Back to actual summaries of the data, though. Among the 31 pitchers that had pre-Mazzone careers, 23 of them had a fairly clear actual FIP- difference commensurate with a Mazzone effect in excess of their expected FIP- difference due to aging. The eight that didn’t don’t really have much in common, though it is potentially interesting that most of them (all but Pete Smith) joined the Braves in their late 20s or 30s, and that none of them worked under Mazzone for more than a year or two (again, except for Pete Smith).

Among the 43 pitchers with post-Mazzone careers, though, the results are more muddled. Only 12 had clear evidence of a Mazzone effect in excess of expected aging; the remaining 31 did not, or had a more muddled outcome. Among these “nots” are the Braves’ Big Three, along with other notables like Kevin Millwood. If we combine both sets of comparisons for each pitcher, where “effect” means seeing a potential effect beyond aging in both pre- and post- comparisons where available, “no effect” means not seeing it in either comparison, and “mixed” means, well, a mix of both, we get the following breakdown: 15 showing an effect, 14 showing a “mixed” or possible effect, and 21 showing no effect. Of the 21 showing no effect, 14 (two thirds) started their careers with Mazzone, however.
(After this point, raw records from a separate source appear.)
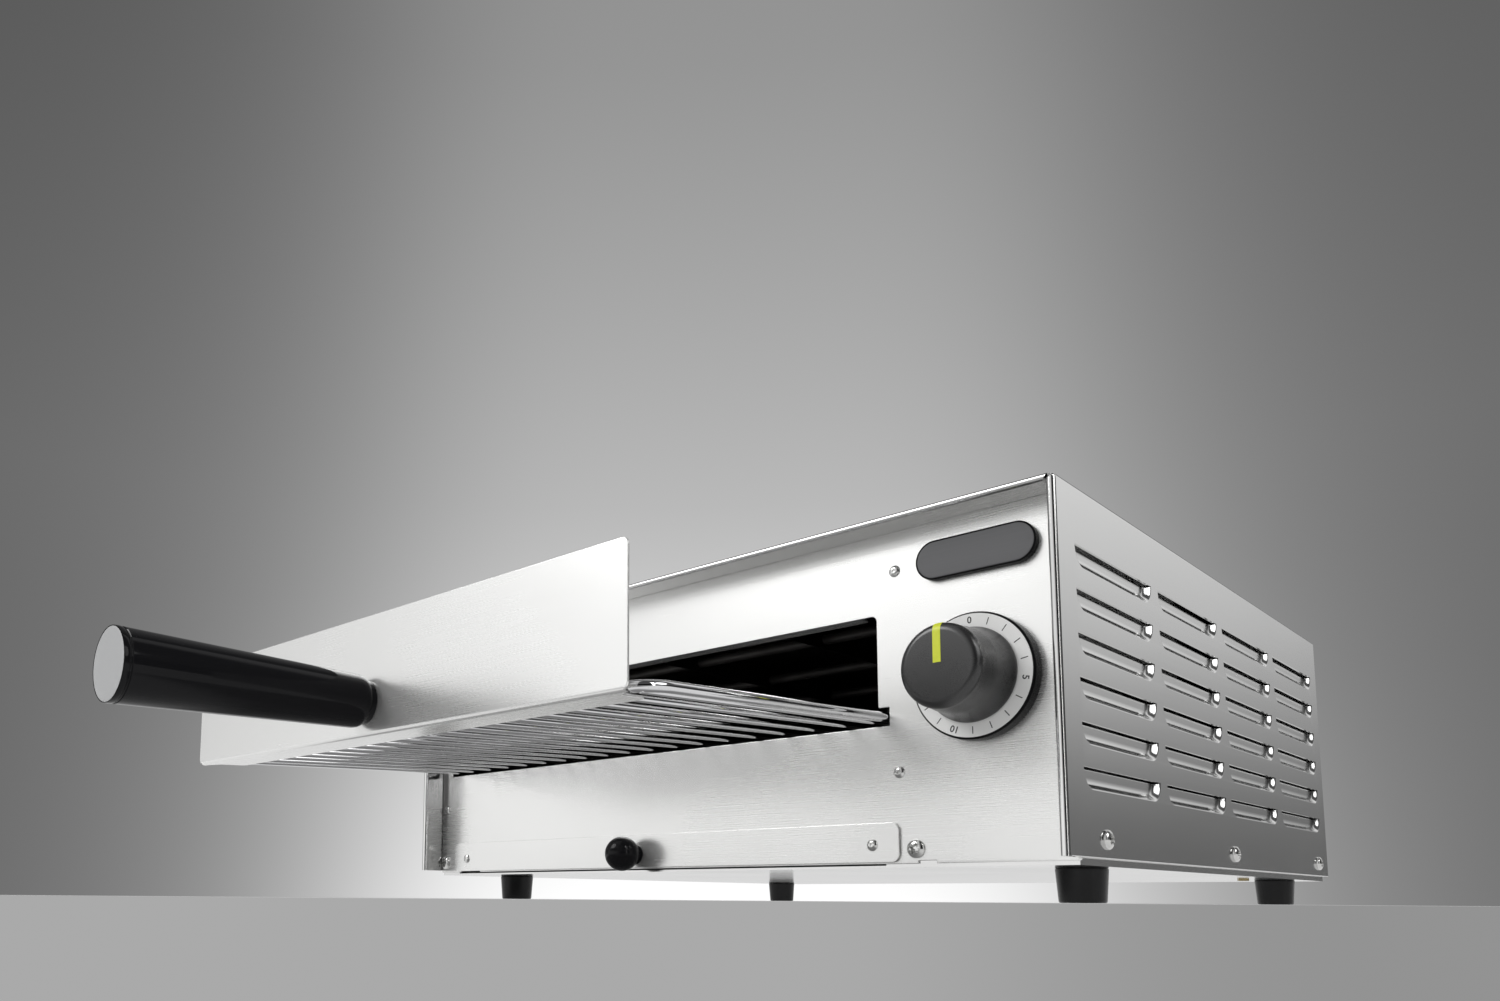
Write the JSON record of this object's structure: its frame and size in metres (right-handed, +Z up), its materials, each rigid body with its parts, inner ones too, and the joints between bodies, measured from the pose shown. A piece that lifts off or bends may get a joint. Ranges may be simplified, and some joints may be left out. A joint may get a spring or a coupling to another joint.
{
  "type": "countertop pizza oven",
  "caption": "Countertop electric pizza oven of folded stainless sheet with a sliding wire rack, crumb tray, mechanical timer, louvred sides and rubber feet.",
  "frame": {"origin": "centre of the underside of the bounding box, rack drawn out, on the table plane under the feet", "axes": "+X to the right seen from the front, +Y from the handle to the back, +Z up"},
  "size_m": [0.4872, 0.8068, 0.199],
  "materials": {
    "cover_stainless": "brushed",
    "front_stainless": "fine brushed",
    "liner_steel": "matt aluminised sheet",
    "heater_steel": "heat-darkened satin",
    "chromed_wire": "polished",
    "zinc_fasteners": "zinc plated",
    "brass_parts": "plain",
    "foot_rubber": "satin",
    "handle_gloss_black": "gloss",
    "cap_grey": "matt",
    "knob_dark_grey": "satin",
    "pointer_yellow": "plain",
    "dial_black": "gloss",
    "scale_white": "printed",
    "badge_black": "satin",
    "insulator_white": "matt, stands for ceramic"
  },
  "bodies": {
    "case": {"outer_cover": "cover_stainless", "front_panel": "front_stainless", "base_pan": "cover_stainless", "rear_panel": "cover_stainless", "cooking_chamber": "liner_steel", "rack_guide_left": "liner_steel", "rack_guide_right": "liner_steel", "tray_runner_left": "liner_steel", "tray_runner_right": "liner_steel", "heat_shield": "cover_stainless", "upper_element": "heater_steel", "lower_element": "heater_steel", "upper_element_supports": "liner_steel", "lower_element_supports": "liner_steel", "element_bushes": "insulator_white", "element_studs": "zinc_fasteners", "timer_body": "liner_steel", "timer_screws": "zinc_fasteners", "dial_base": "dial_black", "dial_ring": "scale_white", "badge_rim": "dial_black", "badge_face": "badge_black", "thermal_cutout": "insulator_white", "cutout_screws": "zinc_fasteners", "terminal_block": "insulator_white", "terminal_screws": "brass_parts", "earth_stud": "brass_parts", "earth_nut": "brass_parts", "mains_gland": "dial_black", "gland_nut": "dial_black", "gland_seal": "foot_rubber", "panel_rivets": "zinc_fasteners", "panel_screws": "zinc_fasteners", "side_screws_left": "zinc_fasteners", "side_screws_right": "zinc_fasteners", "rear_screws": "zinc_fasteners", "shield_screws": "zinc_fasteners", "foot_front_left": "foot_rubber", "foot_front_right": "foot_rubber", "foot_rear_left": "foot_rubber", "foot_rear_right": "foot_rubber", "foot_screws": "zinc_fasteners", "foot_nuts": "zinc_fasteners"},
    "rack": {"rack_plate": "front_stainless", "wire_rack": "chromed_wire", "handle_grip": "handle_gloss_black", "handle_cap": "cap_grey", "handle_collar": "handle_gloss_black", "handle_bolt": "zinc_fasteners", "handle_washer": "zinc_fasteners"},
    "tray": {"tray_pan": "cover_stainless", "tray_front_wall": "cover_stainless", "tray_front": "front_stainless", "tray_rivets": "zinc_fasteners", "tray_knob": "handle_gloss_black", "tray_knob_screw": "zinc_fasteners"},
    "timer_rotor": {"timer_knob": "knob_dark_grey", "knob_pointer": "pointer_yellow", "timer_shaft": "zinc_fasteners"}
  },
  "joints": [
    {"name": "rack_slide", "type": "slide", "parent": "case", "child": "rack", "axis": [0, -0.9989, -0.0471], "range_m": [-0.2, 0.12]},
    {"name": "tray_slide", "type": "slide", "parent": "case", "child": "tray", "axis": [0, -1, 0], "range_m": [0, 0.2]},
    {"name": "timer_turn", "type": "hinge", "parent": "case", "child": "timer_rotor", "pos_m": [0.193, -0.08856, 0.1108], "axis": [0, 1, 0], "range_deg": [0, 300]}
  ]
}
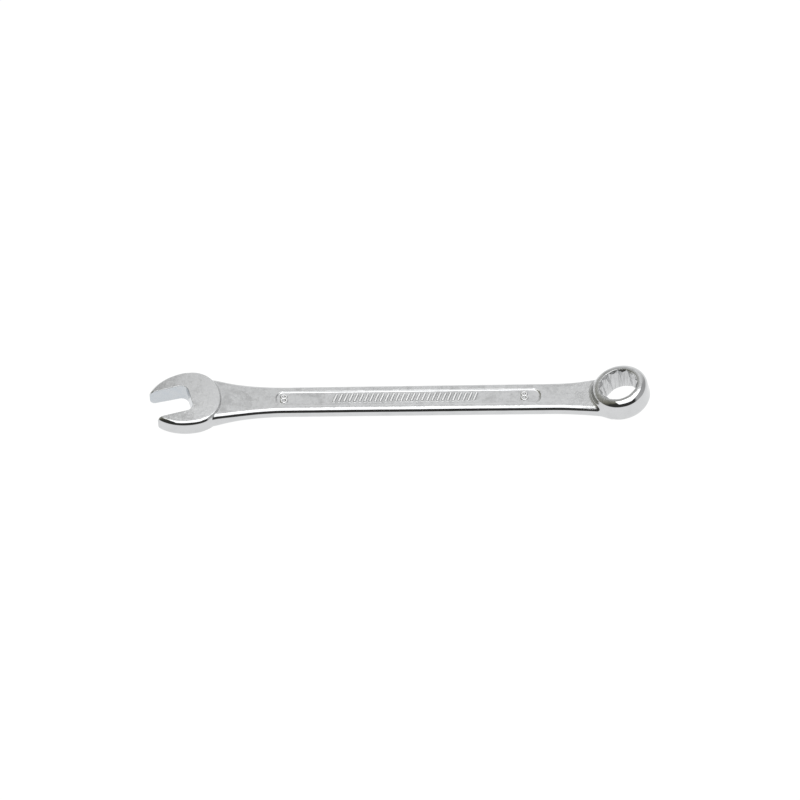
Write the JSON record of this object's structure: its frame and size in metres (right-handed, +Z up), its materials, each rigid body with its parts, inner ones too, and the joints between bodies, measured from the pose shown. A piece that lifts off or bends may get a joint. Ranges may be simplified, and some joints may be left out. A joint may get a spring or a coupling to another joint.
{
  "type": "combination wrench",
  "caption": "Slim plated combination wrench: skewed open jaw at one end, tilted twelve-point ring at the other, round-sided shank with a recessed panel.",
  "frame": {"origin": "half way along the wrench, on the shank's centre line, at the surface it lies on", "axes": "+X along the shank from the open end to the ring end, +Z up out of the surface it lies on, +Y across the shank"},
  "size_m": [0.1212, 0.0173, 0.0088],
  "materials": {
    "satin_chrome": "satin nickel-chrome plating on forged steel, blasted flat faces and polished round sides"
  },
  "bodies": {
    "root": {"open_end_head": "satin_chrome", "shank": "satin_chrome", "ring_head": "satin_chrome"}
  },
  "joints": []
}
So, there you have it. Just for general interest purposes, a different set of tables is below, hiving off the 50 players into three groups once again, and showing the expected and actual changes for each comparison for each. Feel free to draw whatever conclusions you’d like from these data. For my money, it does seem like there was some there there as far as a Mazzone Effect goes, though its inability to hold up on the backend of pitchers’ careers when adjusting for aging is somewhat curious. Still, there are potentially enough plausible and/or fanwanked explanations for that that I wouldn’t write a Mazzone effect off out of hand.

So, there you have it. Now let’s all carry on having no idea how to evaluate pitching coaches. And maybe someone can do this for newly-hired Rick Kranitz as well!